Brick horseshoe tunnel presented a new design challenge. Link-Pipe decided to offer a solution to rehabilite of what had become a dangerously unstable brick arch structure with concrete invert. A research & development project was set up. The design addressed the problems and tests on the prototype liner showed it to have the strength and suitability of the design assumptions.

One of the limiting design parameters was the need to pass the repair sleeve through the 30-inch diameter and 80-feet deep access shaft. Then it was to be assembled at the bottom of the shaft before passing it into the tunnel.

Once the design was completed, a prototype was built and tested in a mockup tunnel. Factory is an ideal work environment compared to field conditions. Several practical steps had to be developed in the factory before the sleeve was ready for field testing.

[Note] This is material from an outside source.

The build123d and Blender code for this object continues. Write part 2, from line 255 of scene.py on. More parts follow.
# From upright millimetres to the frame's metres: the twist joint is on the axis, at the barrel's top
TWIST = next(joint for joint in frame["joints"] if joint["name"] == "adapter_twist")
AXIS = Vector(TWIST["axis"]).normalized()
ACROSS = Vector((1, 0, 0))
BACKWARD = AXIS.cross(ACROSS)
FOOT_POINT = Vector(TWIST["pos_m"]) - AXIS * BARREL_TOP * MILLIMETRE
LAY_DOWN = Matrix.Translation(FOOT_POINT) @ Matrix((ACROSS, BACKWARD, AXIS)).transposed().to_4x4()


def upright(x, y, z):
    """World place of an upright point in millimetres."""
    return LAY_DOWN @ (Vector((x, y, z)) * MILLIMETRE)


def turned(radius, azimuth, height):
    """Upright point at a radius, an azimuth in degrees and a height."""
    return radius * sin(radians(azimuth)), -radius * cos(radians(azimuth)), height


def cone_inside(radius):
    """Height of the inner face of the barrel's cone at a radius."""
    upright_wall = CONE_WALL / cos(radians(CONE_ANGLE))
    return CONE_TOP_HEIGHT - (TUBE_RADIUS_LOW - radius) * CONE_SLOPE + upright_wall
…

For this purpose a full-scale testing mandrel was built.

After in-house testing was completed, the prototype was shipped to the contractor for tests associated with work conditions. In this process the crew had been assigned by the contractor to work in the tunnel.

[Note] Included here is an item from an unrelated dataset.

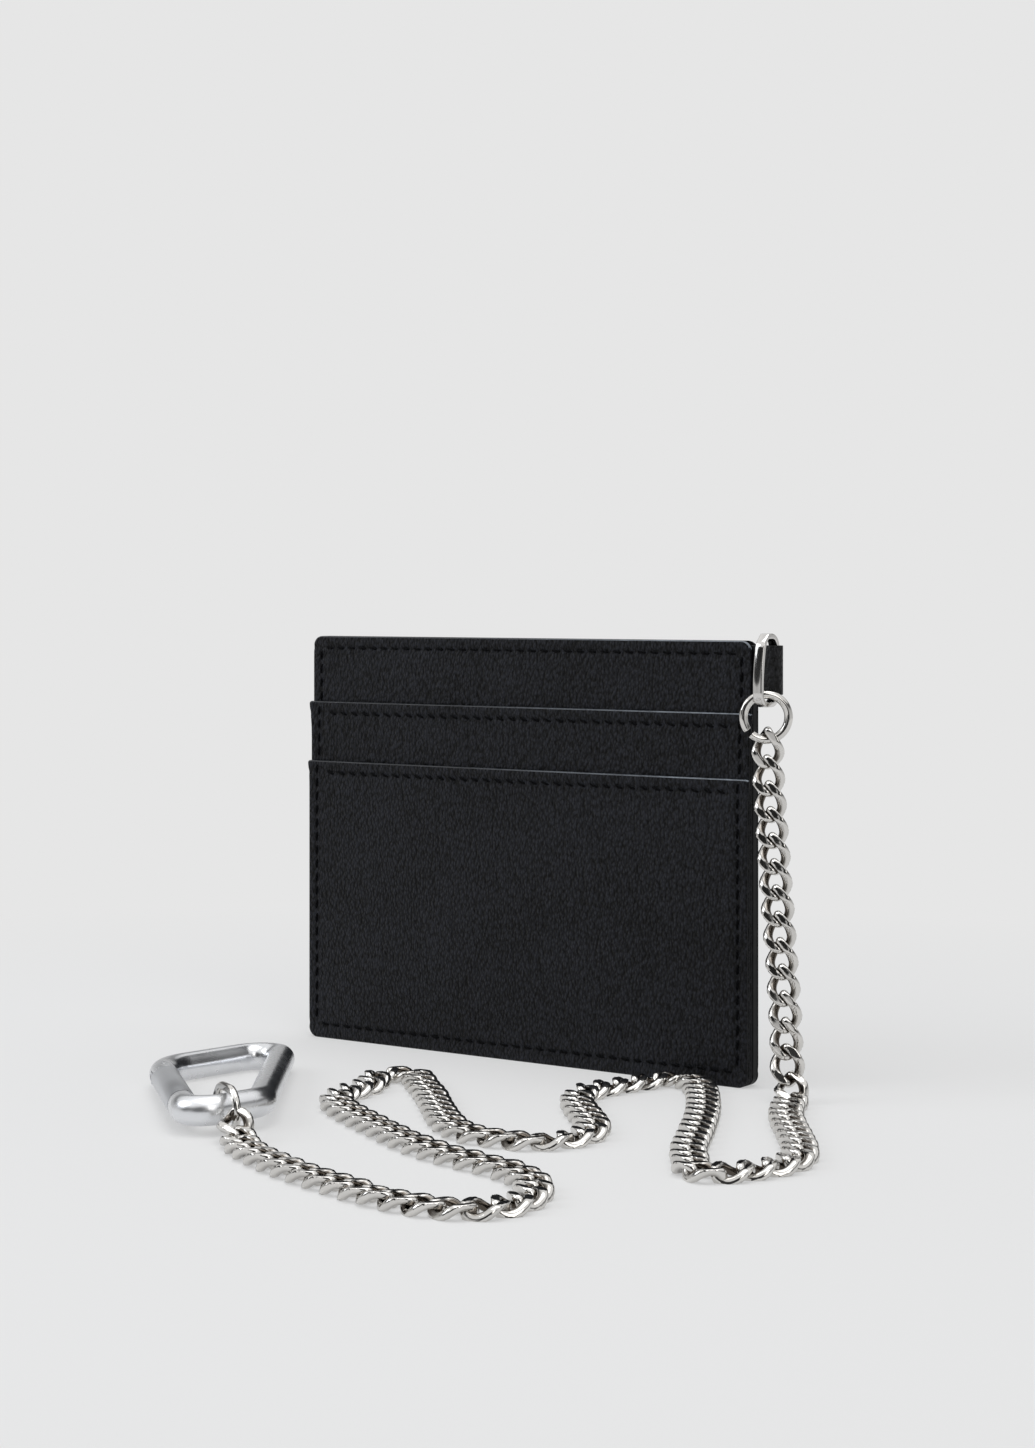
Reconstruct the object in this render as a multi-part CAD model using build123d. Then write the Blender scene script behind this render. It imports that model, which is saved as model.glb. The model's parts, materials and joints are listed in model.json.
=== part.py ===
from build123d import *
import math
import os

# A leather card wallet on a curb chain, standing on its lower edge.
# Frame: +X to the tab side, -Y out of the pocket face, +Z up. The origin is the middle of the lower edge,
# on the middle plane of the open compartment.
# All sizes are in millimetres.

# Wallet body
width = 100.0
height = 80.0
corner_radius = 2.0
leather = 0.75            # outer leather of the panels and pockets
lining = 0.15             # bonded lining of the middle compartment
upper_mouth = 67.0        # height of the upper pocket's mouth
lower_mouth = 55.2        # height of the lower pocket's mouth
welt_width = 3.0          # filler strip round the middle compartment

# Stitching
stitch_length = 1.9
stitch_pitch = 2.7
stitch_width = 0.45
stitch_height = 0.25
side_margin = 2.0
top_margin = 2.3
bottom_margin = 2.8
mouth_margin = 2.3

# Tab and loop
tab_leather = 0.6
tab_height = 8.8
tab_drop = 0.8            # from the wallet's upper edge to the tab's
tab_reach = 5.5           # how far the fold stands out past the wallet's side
tab_seat = 3.4            # length sewn in between the panels
loop_height = 13.1
loop_depth = 6.8
loop_band = 1.6           # band width, across the loop's plane
loop_thickness = 1.0
loop_corner = 2.6
running_gap = 0.06
hang_gap = 0.4            # play of the jump ring on the loop and of the top link on the ring

# Jump ring
ring_wire = 1.5
ring_outer = 9.25
ring_cut = 1.4            # opening between the ring's ends
ring_cut_angle = 222.0
view_turn = 34.0          # turn of the ring's face from the pocket face towards the tab side

# Curb chain
link_wire = 1.45
link_length = 7.6
link_twist = 60.0         # turn of the top link's face out of the ring's face
chain_width = 5.8
chain_thickness = 2.2
ribbon_start = 0.6        # how far the chain's run begins above the top link's lower end
drop_heading = -39.6      # direction in plan that the hanging run leans towards
end_link_length = 11.0
end_link_height = 8.4

# Snap hook
rod = 5.0
spine_corner = 4.6
far_corner = 10.0
near_corner = 6.0
latch_corner = 3.6
pin_set_back = 3.0        # from the far corner's bend to the gate's pin
pin_diameter = 1.4
tongue = 2.0
tongue_shoulder = 0.5     # step from the rod's side to the tongue's
tongue_gap = 0.1
knuckle_gap = 0.25
latch_set_back = 2.9      # from the latch corner's bend to the gate's free end
latch_gap = 0.3
latch_key = 1.6           # thickness of the key on the gate's free end
latch_reach = 1.1
latch_wall = 1.2          # frame left outside the key
spring_radius = 1.7
spring_height = 0.9
link_skew = -27.0         # direction in plan of the end link
link_offset = 1.1         # how far the end link's middle lies outside the near bar's axis
link_share = 0.47         # place of the end link along the near bar
ribbon_stop = 4.8         # from the near bar's axis to the end of the chain's run

tab_bottom = height - tab_drop - tab_height

# Sheets from the middle of the compartment outwards
compartment = 2 * tab_leather
compartment_front = -compartment / 2
compartment_back = compartment / 2
front_lining_face = compartment_front - lining
panel_face = front_lining_face - leather
upper_face = panel_face - leather
front = upper_face - leather
back_panel_face = compartment_back + lining
back_face = back_panel_face + leather


def slab(top, front_y, thickness, cut_top_corners):
    """Upright sheet with rounded lower corners, from y = front_y backwards."""
    with BuildSketch(Plane.XZ) as outline:
        with Locations((0, top / 2)):
            Rectangle(width, top)
        corners = outline.vertices() if cut_top_corners else outline.vertices().group_by(Axis.Z)[0]
        fillet(corners, corner_radius)
    return Pos(0, front_y, 0) * extrude(outline.sketch, -thickness)


def make_welt():
    """U-shaped filler strip that leaves the middle compartment open at its top and at the tab."""
    outer = slab(height, compartment_front, compartment, True)
    room = Pos(0, 0, welt_width + height / 2)
    inner = room * Box(width - 2 * welt_width, 2 * compartment, height)
    tab_room_bottom = tab_bottom - 2 * running_gap
    tab_room = Pos(width / 2, 0, tab_room_bottom + height / 2)
    return outer - inner - tab_room * Box(2 * (tab_seat + welt_width), 2 * compartment, height)


def stitch_box(x, y, z, length, along_x):
    if along_x:
        return Pos(x, y, z) * Box(length, stitch_height, stitch_width)
    return Pos(x, y, z) * Box(stitch_width, stitch_height, length)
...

In the design stage it was anticipated that hydraulic jacks are needed to install the liner. However, it turned out that the tunnel dimensions were loftier than shown in design drawings and it became possible to eliminate jacks altogether. This simplified the installation process for the crew who expected to encounter very cramped workspace in the tunnel.

One of the main issues that came up was how to secure safety of workers in the tunnel. Structural integrity of the 100-year old brickwork was compromised in several locations and loose material from the arches could randomly fall while people were working in the tunnel. The liner was not designed to be independently stable. It needed lateral support from the brickwork, or in case this was lacking, confinement had to be created. The problem was solved with the cooperative effort of Link-Pipe and the Work Crew. Liner segments were made structurally adequate against falling debris by wedging the liner tight against the old brickwork.

The repair sleeve is made of rigid PVC plate. For safety, the liner is secured by wedges to provide the necessary lateral support because of unpredictably falling debris. The resulting loads that may affect the liner are also unpredictable. This requires that a high safety factor is applied in strength design of the liner. Factor of Safety 25 was chosen.


Proceeding with the installation soon further concrete protrusions were discovered left when the tunnel was altered when the new sanitary sewer under the invert was installed. Since it was considered too expensive to chip off the excess concrete, it was considered easier to adjust the sleeves. Link-Pipe set up a process to do the changes on location as more adjustments were anticipated as the work progressed.

After all adjustments had been made, the Sleeve installation proceeded and soon it came the time to grout the sleeves in place.


The100 years old tunneling technology with its dimensional inaccuracy was overcome by application of Link-Pipe technology. All needed adjustments were accomplished.

The 80-foot deep shaft with 30" diameter was a challenge, but it was overcome by Link-Pipe technique of making liner components small enough to pass and then assemble them on the bottom of the shaft.

Once the sleeves were wedged into position in the tunnel, high design factor of safety was assured. This also secured the Worker Safety.

Finally: Pumping the annular space full of cement grout completed the job.

The project was completed on schedule.